= José María Egas =

Ecuadorian poet (1896–1982)

José María Egas (Manta, 1896 - 1982) was an Ecuadorian poet. Many of his poems were turned into the lyrics of "pasillos". Egas studied law at the University of Guayaquil graduated in 1927. He was then active as a lawyer and journalist, but became best known for his poetry, being appointed national poet laureate in 1976. He served as a professor at the University of Guayaquil. He was the brother of the poet Hugo Mayo.

== Biography ==
Born in Manta (Manabí province), he was the son of don Carlos Egas Rodriguez and doña Rosalia Miranda Alarcón.
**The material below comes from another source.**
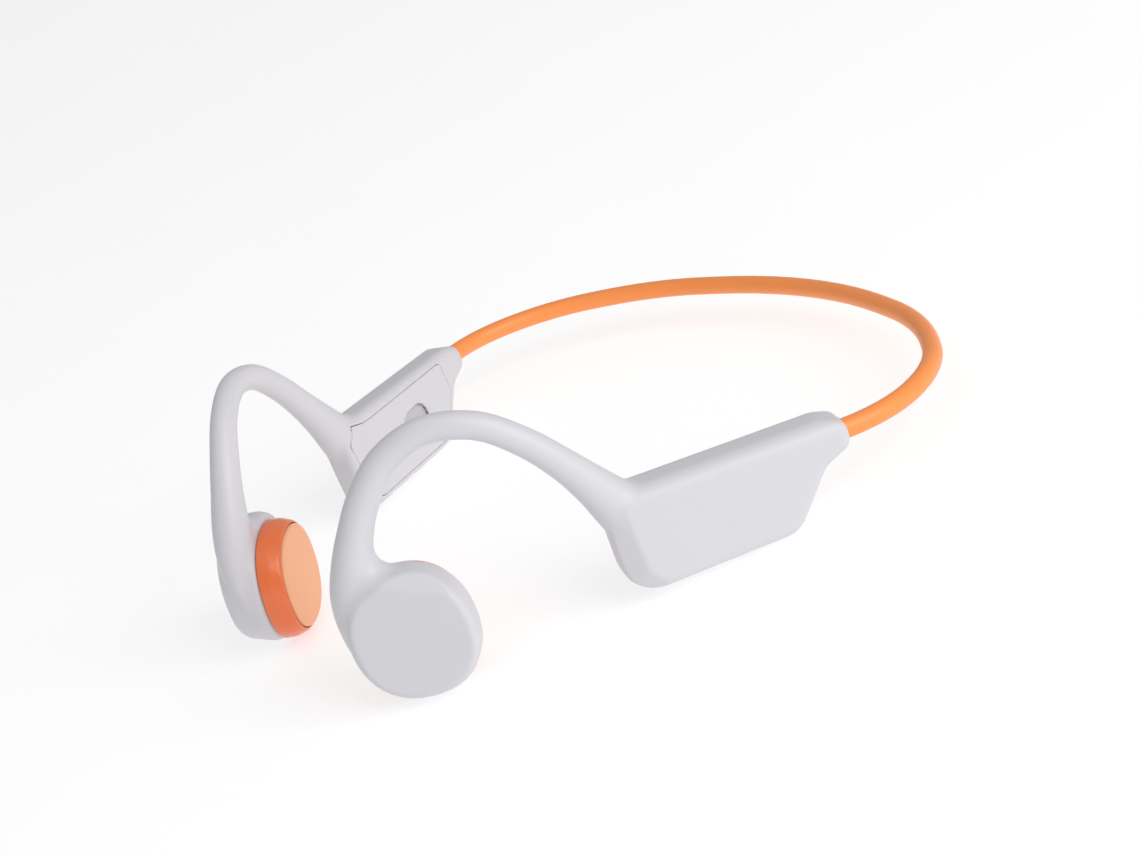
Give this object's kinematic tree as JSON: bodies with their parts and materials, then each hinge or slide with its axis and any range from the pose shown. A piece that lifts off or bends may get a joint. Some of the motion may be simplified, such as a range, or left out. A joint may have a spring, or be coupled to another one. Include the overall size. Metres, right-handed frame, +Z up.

He grows in a very well educated family present in Ecuador since the century XVII for his father part.

== Works ==
- Poesía: Unción (1923)
- Unción y otros poemas (1941)
- El milagro (1941); Unción
- El milagro y Otros poemas (1954)
- Canto a Guayaquil (1960)
- Poesías completas (Guayaquil, 1982. 2da. Ed)

In anthologies:
- Indice de la poesía ecuatoriana contemporánea (Santiago de Chile, 1937)
- Otros modernistas (Guayaquil, s.f.)
- Poesía viva del Ecuador (Quito, 1990)
- La palabra perdurable (Quito, 1991)
- Poesía modernista ecuatoriana (Quito, 1991).